(THE TASK) Your task is to quote the listing below exactly, beginning with its first line and ending on the line bearing "bpy.context.scene.world = bench.owner".

(MATERIAL)
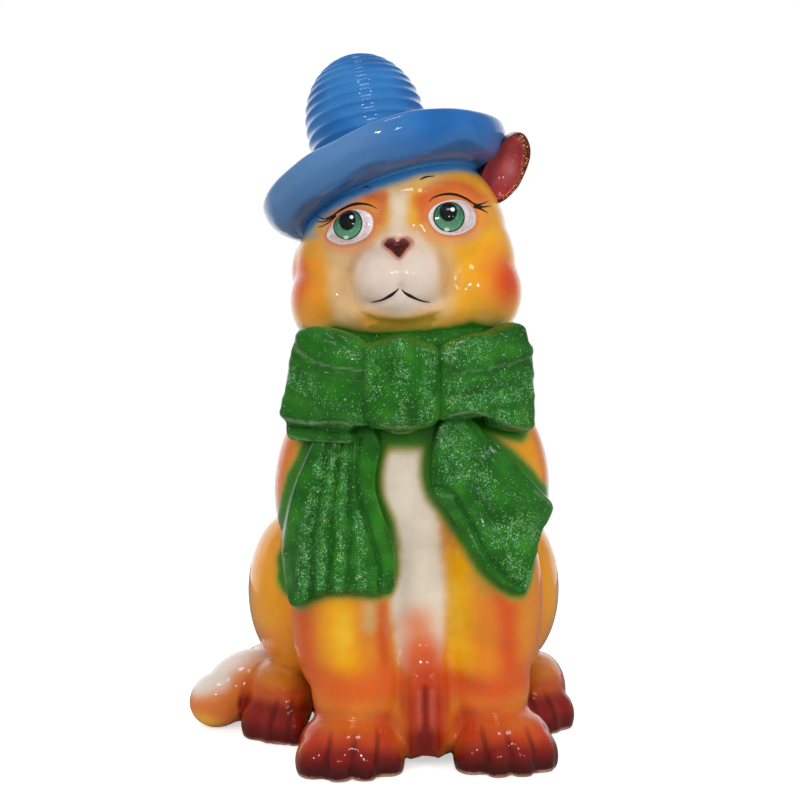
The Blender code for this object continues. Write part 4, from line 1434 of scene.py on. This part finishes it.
def areaLight(name, at, size, power, glossy):
    data = bpy.data.lights.new(name, "AREA")
    data.shape = "RECTANGLE"
    data.size, data.size_y = size
    data.energy = power
    lamp = bpy.data.objects.new(name, data)
    bpy.context.scene.collection.objects.link(lamp)
    place = figureFrame @ Vector(at)
    lamp.location = place
    way = figureFrame @ Vector((0, 0, 190)) - place
    lamp.rotation_euler = way.to_track_quat("-Z", "Y").to_euler()
    lamp.visible_glossy = glossy


# dim from the front, bright from behind, and darker again where the lacquer mirrors it
def makeSky():
    bench = NodeBench(bpy.data.worlds.new("studioSky"), "Background")
    parts = bench.add("SeparateXYZ", {0: bench.add("TexCoord").outputs["Generated"]})
    back = parts.outputs[1]

    def ramp(span, low, high):
        inputs = {0: back, 1: span[0], 2: span[1], 3: low, 4: high}
        return bench.add("MapRange", inputs).outputs[0]

    level = ramp(studio["skySpan"], studio["skyFront"], studio["skyBack"])
    shine = ramp(studio["glossSpan"], studio["glossSide"], studio["glossBack"])
    seen = bench.add("LightPath")
    glossy = seen.outputs["Is Glossy Ray"]
    either = bench.add("Mix", {0: glossy, 2: level, 3: shine})
    whole = bench.math("MAXIMUM", either.outputs[0], seen.outputs["Is Camera Ray"])
    bench.plug("Color", (1, 1, 1, 1))
    bench.plug("Strength", whole)
    bpy.context.scene.world = bench.owner


def makeCamera():
    data = bpy.data.cameras.new("studioCamera")
    data.lens = studio["lens"]
    data.sensor_width = studio["sensor"]
    data.shift_y = studio["shift"]
    data.clip_start = 0.05
    camera = bpy.data.objects.new("studioCamera", data)
    bpy.context.scene.collection.objects.link(camera)
    aim = figureFrame @ Vector(studio["cameraAim"])
    side = math.radians(studio["azimuth"])
    rise = math.radians(studio["elevation"])
    level = math.cos(rise)
    away = Vector((math.sin(side) * level, -math.cos(side) * level, math.sin(rise)))
    camera.location = aim + away * studio["distance"] * mm
    camera.rotation_euler = (-away).to_track_quat("-Z", "Y").to_euler()
    bpy.context.scene.camera = camera
    bpy.context.scene.view_settings.view_transform = "Standard"


makeFloor()
makeSky()
for name, lamp in lamps.items():
    areaLight(name, *lamp)
makeCamera()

(WORKED ANSWER)
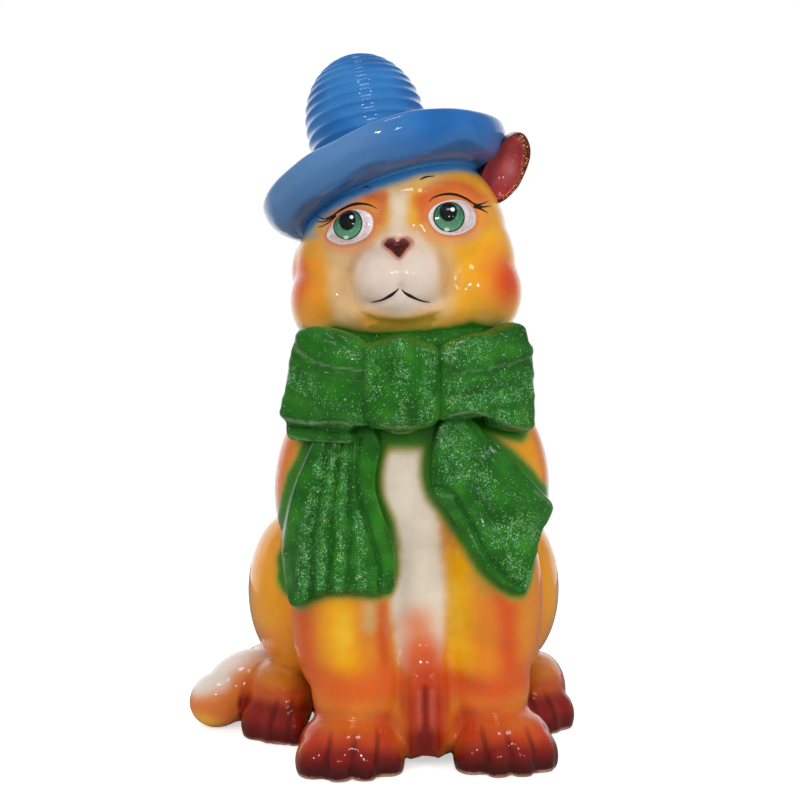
The Blender code for this object continues. Write part 4, from line 1434 of scene.py on. This part finishes it.
def areaLight(name, at, size, power, glossy):
    data = bpy.data.lights.new(name, "AREA")
    data.shape = "RECTANGLE"
    data.size, data.size_y = size
    data.energy = power
    lamp = bpy.data.objects.new(name, data)
    bpy.context.scene.collection.objects.link(lamp)
    place = figureFrame @ Vector(at)
    lamp.location = place
    way = figureFrame @ Vector((0, 0, 190)) - place
    lamp.rotation_euler = way.to_track_quat("-Z", "Y").to_euler()
    lamp.visible_glossy = glossy


# dim from the front, bright from behind, and darker again where the lacquer mirrors it
def makeSky():
    bench = NodeBench(bpy.data.worlds.new("studioSky"), "Background")
    parts = bench.add("SeparateXYZ", {0: bench.add("TexCoord").outputs["Generated"]})
    back = parts.outputs[1]

    def ramp(span, low, high):
        inputs = {0: back, 1: span[0], 2: span[1], 3: low, 4: high}
        return bench.add("MapRange", inputs).outputs[0]

    level = ramp(studio["skySpan"], studio["skyFront"], studio["skyBack"])
    shine = ramp(studio["glossSpan"], studio["glossSide"], studio["glossBack"])
    seen = bench.add("LightPath")
    glossy = seen.outputs["Is Glossy Ray"]
    either = bench.add("Mix", {0: glossy, 2: level, 3: shine})
    whole = bench.math("MAXIMUM", either.outputs[0], seen.outputs["Is Camera Ray"])
    bench.plug("Color", (1, 1, 1, 1))
    bench.plug("Strength", whole)
    bpy.context.scene.world = bench.owner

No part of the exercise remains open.